At this point war and revolution is probably the only way forward. How else do we get rid of things like capitalism and nationalism?

[–] Vespair@lemm.ee 1 points 7 months ago (1 children)

Real talk, aside from walking into a voting booth every few years, what actual real world effort have you put into changing the world and system?

Because I'm gonna be honest, I hear this defeatist sentiment a lot, and it's almost always from people taking other's word on the matter, not from the people who are out on the ground enacting real change every day.

Change isn't impossible, it's just hard. You just have to ask yourself if you care enough to put in the effort or if you're just waiting for revolution because it's the easy answer.

[–] areyouevenreal@lemm.ee -1 points 7 months ago

I actually used to attend protests, meetings, try and convince people to join back when I was part of a marxist organization. From my perspective all the people on the ground wanted a revolution. I think if you actually looked you would find plenty of people like this. I left for several reasons, including not agreeing with the actions of Leninists in the past, but also because I couldn't sustain the required time and energy to the cause.

What do you do to create change? What is your plan? I don't have a plan anymore, perhaps because I don't know enough. I am not sure it's even possible.

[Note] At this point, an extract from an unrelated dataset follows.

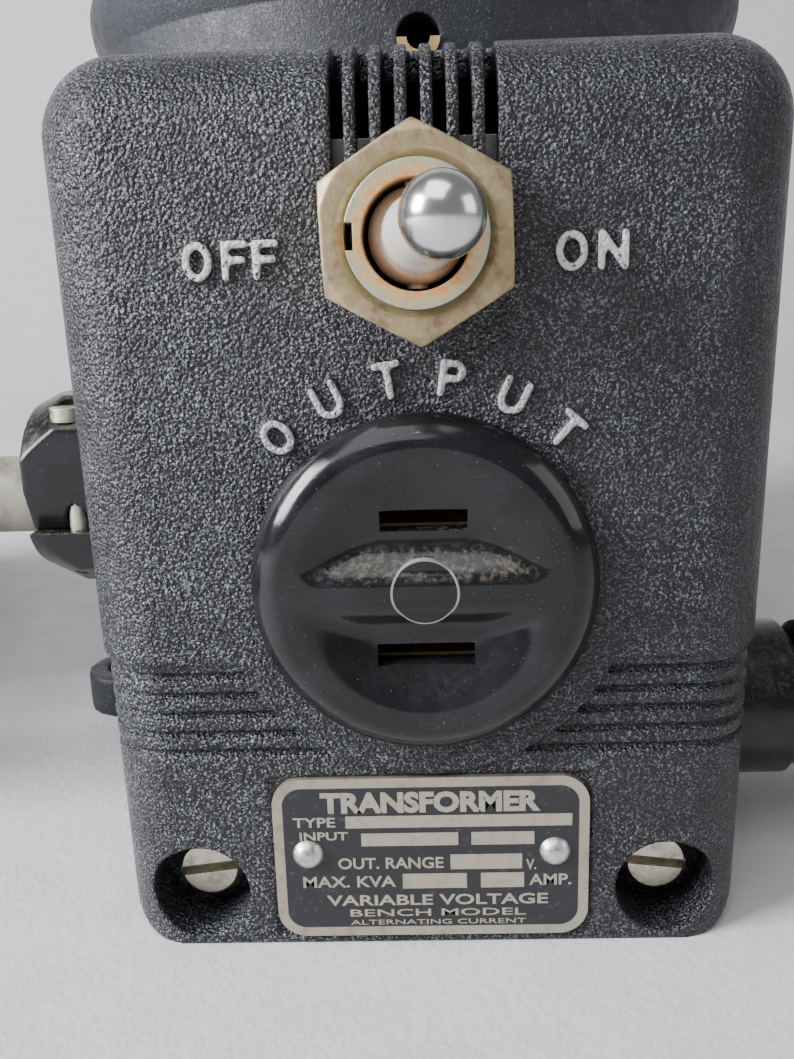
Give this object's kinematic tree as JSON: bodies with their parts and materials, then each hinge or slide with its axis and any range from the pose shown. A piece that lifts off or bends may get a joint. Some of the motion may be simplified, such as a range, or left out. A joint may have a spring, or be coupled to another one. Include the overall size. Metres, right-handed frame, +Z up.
{
  "type": "variable autotransformer",
  "caption": "Bench variable autotransformer: round black enamelled housing with dial and knob, front terminal box with toggle switch, outlet, fuse holder and supply cord.",
  "frame": {"origin": "shaft axis at the base plane, centre of the four mounting holes", "axes": "+Z up along the shaft, the terminal box faces -Y, the supply cord leaves on -X"},
  "size_m": [0.2597, 0.1889, 0.1389],
  "materials": {
    "wrinkle_enamel": "black wrinkle enamel, semi-matt",
    "pebble_enamel": "black pebble enamel, satin, worn letter tops",
    "dial": "satin with black print",
    "nickel": "bright nickel",
    "bronze": "oiled bronze",
    "silicon_steel": "laminated strip edge",
    "fibre": "varnished fibre",
    "enamelled_copper": "varnished copper wire",
    "bare_copper": "ground bare copper",
    "felt": "felt",
    "zinc_steel": "zinc plate",
    "aged_nickel": "aged nickel plate",
    "plate": "black etched plate, bare border",
    "rivet_aluminium": "satin",
    "bakelite": "polished black phenolic",
    "bakelite_worn": "worn black phenolic",
    "brass": "dull",
    "tarnished_bronze": "tarnished with rust stains",
    "fuse_glass": "clear",
    "cotton_wire": "cotton covered wire",
    "cord_rubber": "weathered grey-brown jacket",
    "tie_rubber": "matt",
    "cast_arm": "as cast",
    "spring_steel": "drawn",
    "carbon": "graphite"
  },
  "bodies": {
    "frame": {"base_casting": "wrinkle_enamel", "housing": "wrinkle_enamel", "dial_plate": "dial", "dial_pins": "nickel", "upper_bearing": "bronze", "lower_bearing": "bronze", "core": "silicon_steel", "core_insulator_lower": "fibre", "core_insulator_upper": "fibre", "winding": "enamelled_copper", "commutator_track": "bare_copper", "core_pad_lower": "felt", "core_pad_upper": "felt", "core_clamp": "zinc_steel", "clamp_bolts": "zinc_steel", "stop_pin": "zinc_steel", "box_cover": "pebble_enamel", "cover_screws": "aged_nickel", "nameplate": "plate", "nameplate_rivets": "rivet_aluminium", "outlet_body": "bakelite", "outlet_contacts": "brass", "outlet_retainer": "zinc_steel", "outlet_screws": "brass", "switch_bushing": "tarnished_bronze", "switch_nut": "tarnished_bronze", "switch_back_nut": "tarnished_bronze", "switch_frame": "zinc_steel", "switch_body": "bakelite", "switch_terminals": "brass", "fuse_holder_body": "bakelite_worn", "fuse_holder_nut": "zinc_steel", "fuse_holder_tag": "brass", "cord_grip_lower": "bakelite_worn", "cord_grip_upper": "bakelite_worn", "cord_grip_screws": "aged_nickel", "cord_grip_nut": "zinc_steel", "lead_wires": "cotton_wire", "lead_grommet": "fibre", "cord": "cord_rubber", "cord_coil": "cord_rubber", "cord_end": "cord_rubber", "cord_tie": "tie_rubber", "plug_body": "bakelite", "plug_blades": "brass"},
    "rotor": {"shaft": "zinc_steel", "shaft_collar": "zinc_steel", "knob": "bakelite", "knob_screw": "zinc_steel", "brush_arm": "cast_arm", "brush_arm_screw": "zinc_steel", "brush_holder": "brass", "brush_spring": "spring_steel"},
    "brush_block": {"brush": "carbon"},
    "lever": {"switch_lever": "nickel"},
    "fuse_lock": {"fuse_lock_ring": "zinc_steel"},
    "fuse_plug": {"fuse_cap": "bakelite_worn", "fuse_glass": "fuse_glass", "fuse_end_caps": "nickel"}
  },
  "joints": [
    {"name": "knob_turn", "type": "hinge", "parent": "frame", "child": "rotor", "pos_m": [0, 0, 0.06], "axis": [0, 0, 1], "range_deg": [-320, 0]},
    {"name": "brush_press", "type": "slide", "parent": "rotor", "child": "brush_block", "axis": [0, 0, 1], "range_m": [0, 0.001], "stiffness_N_per_m": 300, "springref_m": -0.004, "deforming": ["brush_spring"]},
    {"name": "switch_throw", "type": "hinge", "parent": "frame", "child": "lever", "pos_m": [0, -0.1151, 0.0691], "axis": [0, 0, 1], "range_deg": [-18, 0]},
    {"name": "fuse_cap_turn", "type": "hinge", "parent": "frame", "child": "fuse_lock", "pos_m": [0.04, -0.0926, 0.017], "axis": [1, 0, 0], "range_deg": [0, 45]},
    {"name": "fuse_pull", "type": "slide", "parent": "fuse_lock", "child": "fuse_plug", "axis": [1, 0, 0], "range_m": [0, 0.034]}
  ]
}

I am not suggesting I have all of the anwsers. I actually think there is a good chance things won't work out even after a revolution or civil war (see the soviet union for example). I don't think it's realistic to expect anything to change without one though. Almost all great leaps forward and changes in regime through history has been through violence and war. This didn't always improve things either.

Revolution isn't an easy answer at all. It seems impossible from my perspective no matter how much I try to tell people it might be necessary. Actually convincing people is extremely hard work and that's just the start. There are plenty of cases where revolution didn't work, and plenty of revolutionary ideologies to battle it out. None of this is simple and easy. It might be our only shot though, if we have a shot at all which I doubt very much. Honestly though I think if we do nothing things will collapse eventually anyway. The worst option is things become stagnant and stuck.

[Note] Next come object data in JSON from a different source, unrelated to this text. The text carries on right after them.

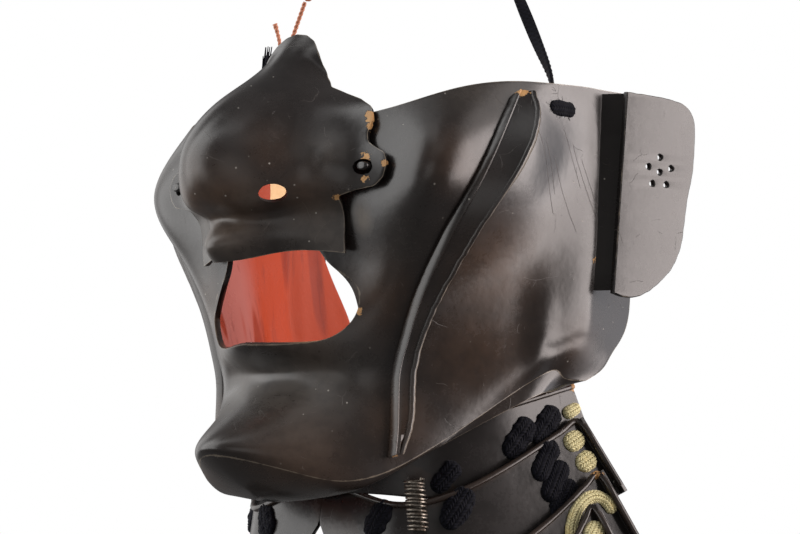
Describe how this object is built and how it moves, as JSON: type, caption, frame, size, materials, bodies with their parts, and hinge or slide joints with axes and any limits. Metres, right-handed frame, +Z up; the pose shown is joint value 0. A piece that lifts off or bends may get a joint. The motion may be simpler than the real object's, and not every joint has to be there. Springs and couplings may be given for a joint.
{
  "type": "samurai face guard",
  "caption": "Half mask of a samurai armour in black lacquer, with a loose nose piece, cord ribs, ear plates and a laced throat guard of plates.",
  "frame": {"origin": "the middle of the hollow that takes the wearer's face", "axes": "+Z up to the crown of the nose, -Y out of the front of the face, +X to the wearer's left"},
  "size_m": [0.176, 0.1514, 0.2603],
  "materials": {
    "black_lacquer": "worn glossy black lacquer, brown where thin, red inside the mask",
    "steel_wire": "dull dark iron wire",
    "navy_cord": "matt braided silk",
    "pale_cord": "matt braided silk",
    "orange_cord": "matt twisted cord"
  },
  "bodies": {
    "root": {"cord_rib_left": "black_lacquer", "cord_rib_right": "black_lacquer", "ear_plate_left": "black_lacquer", "ear_plate_right": "black_lacquer", "lacing_navy_1_left": "navy_cord", "lacing_navy_1_right": "navy_cord", "lacing_navy_2_left": "navy_cord", "lacing_navy_2_right": "navy_cord", "lacing_navy_3_left": "navy_cord", "lacing_navy_3_right": "navy_cord", "lacing_navy_4_left": "navy_cord", "lacing_navy_4_right": "navy_cord", "lacing_navy_5_left": "navy_cord", "lacing_navy_5_right": "navy_cord", "lacing_navy_6_left": "navy_cord", "lacing_navy_6_right": "navy_cord", "lacing_pale_1_left": "pale_cord", "lacing_pale_1_right": "pale_cord", "lacing_pale_2_left": "pale_cord", "lacing_pale_2_right": "pale_cord", "lacing_pale_3_left": "pale_cord", "lacing_pale_3_right": "pale_cord", "lacing_pale_4_left": "pale_cord", "lacing_pale_4_right": "pale_cord", "lacing_pale_5_left": "pale_cord", "lacing_pale_5_right": "pale_cord", "mask_shell": "black_lacquer", "navy_tail_right": "navy_cord", "nose_peg_left": "black_lacquer", "nose_peg_right": "black_lacquer", "nose_piece": "black_lacquer", "orange_tail_right": "orange_cord", "slot_braid_left": "navy_cord", "slot_braid_right": "navy_cord", "throat_lame_1": "black_lacquer", "throat_lame_2": "black_lacquer", "throat_lame_3_left": "black_lacquer", "throat_lame_3_right": "black_lacquer", "throat_lame_4_left": "black_lacquer", "throat_lame_4_right": "black_lacquer", "tie_cord_left": "navy_cord", "tie_cord_right": "orange_cord", "tie_knot_left": "navy_cord", "tie_knot_right": "orange_cord", "wire_coil": "steel_wire"}
  },
  "joints": []
}
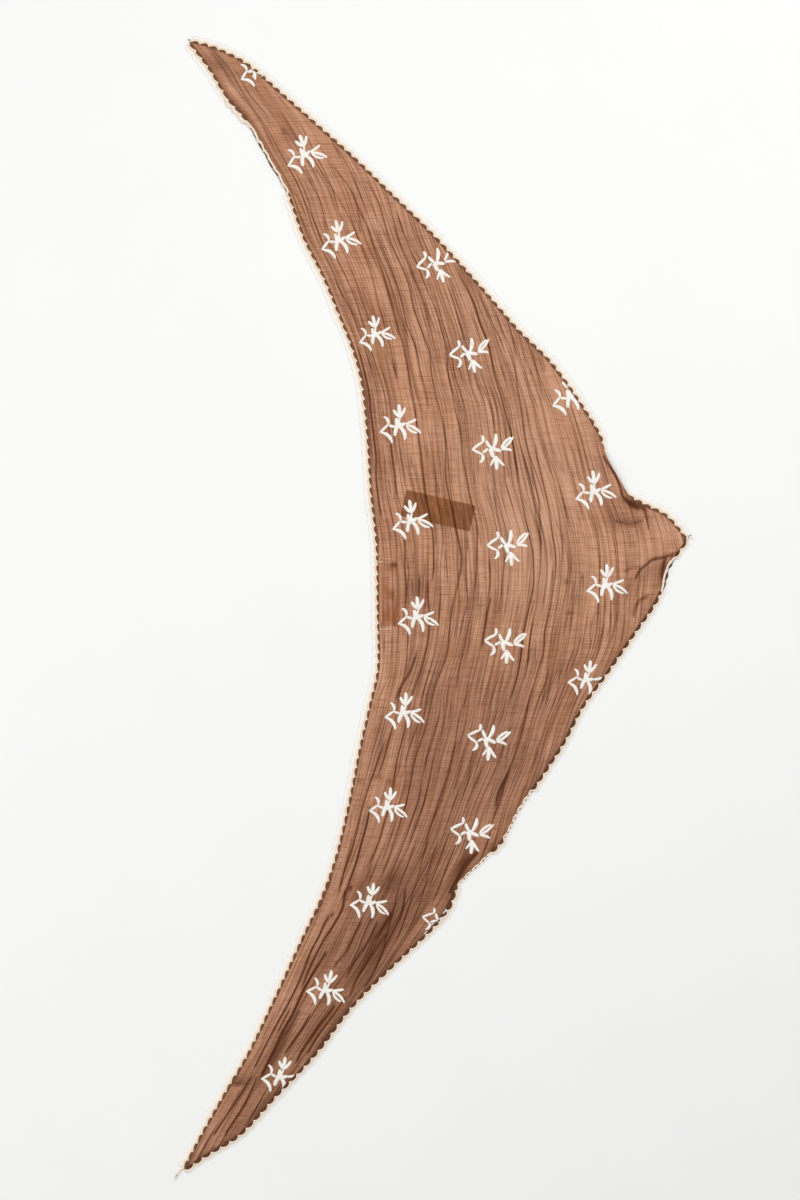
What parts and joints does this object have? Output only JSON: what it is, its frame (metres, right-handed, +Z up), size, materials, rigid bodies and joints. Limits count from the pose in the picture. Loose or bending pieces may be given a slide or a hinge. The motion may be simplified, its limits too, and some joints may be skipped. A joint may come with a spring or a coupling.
{
  "type": "bandana",
  "caption": "Long triangular bandana of crinkled cotton laid flat, with a scalloped hem, cream lace edging and small blank labels sewn underneath.",
  "frame": {"origin": "centre of the bounding box's bottom face, on the surface that the cloth lies on", "axes": "+Y along the long edge towards the upper tip, +X from the long edge towards the corner opposite it, +Z up out of the embroidered face"},
  "size_m": [0.4544, 1.0032, 0.0048],
  "materials": {
    "cloth": "thin crinkled cotton voile, matt, brown",
    "lace": "cream crocheted cotton thread",
    "label": "woven brown tape, blank"
  },
  "bodies": {
    "root": {"panel": "cloth", "lace_long": "lace", "lace_upper": "lace", "lace_corner": "lace", "lace_lower": "lace", "label_back": "label", "label_seam": "label"}
  },
  "joints": []
}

[–] erev@lemmy.world 2 points 7 months ago

as horrible as it will to live through that (as many of us may), one can only hope

[–] bluewing@lemm.ee 1 points 7 months ago

I think if you peer behind the curtain of that utopia, I see the shadowy outline of an authoritarian government controlling it all. And Star Fleet is the iron fist in the velvet glove. The utopia seems to exist to simply keep the masses fat, happy, and controllable.

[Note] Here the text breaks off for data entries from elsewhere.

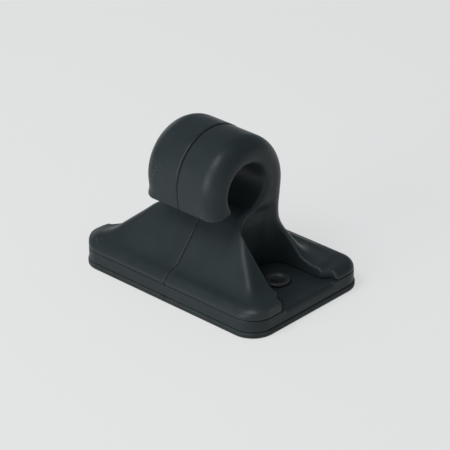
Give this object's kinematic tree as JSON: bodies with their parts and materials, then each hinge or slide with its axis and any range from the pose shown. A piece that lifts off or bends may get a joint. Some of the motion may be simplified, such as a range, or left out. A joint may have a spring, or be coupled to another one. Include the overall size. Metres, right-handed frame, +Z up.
{
  "type": "cleat horn",
  "caption": "Open hook for a rope on a flared pedestal and flat base, with a screw recess at each end; a dowelled two-part moulding on a base plate and gasket.",
  "frame": {"origin": "middle of the base's underside, on the face that lies on the deck", "axes": "+X along the hook's bore and the base's long side, -Y towards the hook's mouth, +Z up from the deck"},
  "size_m": [0.09, 0.06, 0.0615],
  "materials": {
    "horn": "satin moulded nylon, very dark grey, fine grain and light scuffs",
    "plate": "satin moulded nylon, very dark grey",
    "gasket": "matt moulded rubber, near black",
    "bush": "satin turned acetal, very dark grey",
    "dowel": "natural nylon rod, hidden",
    "body_screw": "plain stainless steel, hidden"
  },
  "bodies": {
    "root": {"foot_gasket": "gasket", "base_plate": "plate", "horn_half_left": "horn", "horn_half_right": "horn", "screw_bush_left": "bush", "screw_bush_right": "bush", "pedestal_dowel": "dowel", "crown_dowel": "dowel", "body_screw_front_left": "body_screw", "body_screw_front_right": "body_screw", "body_screw_back_left": "body_screw", "body_screw_back_right": "body_screw"}
  },
  "joints": []
}
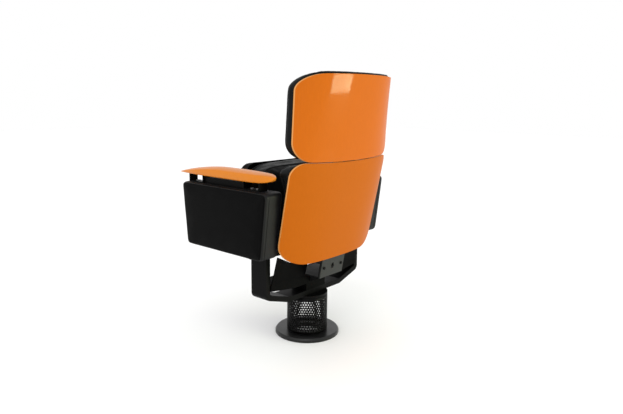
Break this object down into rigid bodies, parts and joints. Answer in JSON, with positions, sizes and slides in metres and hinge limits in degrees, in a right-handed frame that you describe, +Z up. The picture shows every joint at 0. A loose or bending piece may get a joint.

[–] melpomenesclevage@lemm.ee 4 points 7 months ago

Yep. Kill your masters, or youre killing yourself (and also literally every other living thing becauae climate change)

There is no third option. I mean, you could ask shitty Jeff to give it all up and srop, just fucking stop, and be an aging beach himbo and fuckerberg to just run a cringe mma gym and maybe contribute to an obscure Linux GUI a couple times a year. But they won't. Don't think they can.

[–] melpomenesclevage@lemm.ee 2 points 7 months ago

It reduced the number of laborers who were necessary. The rest outlived their usefulness.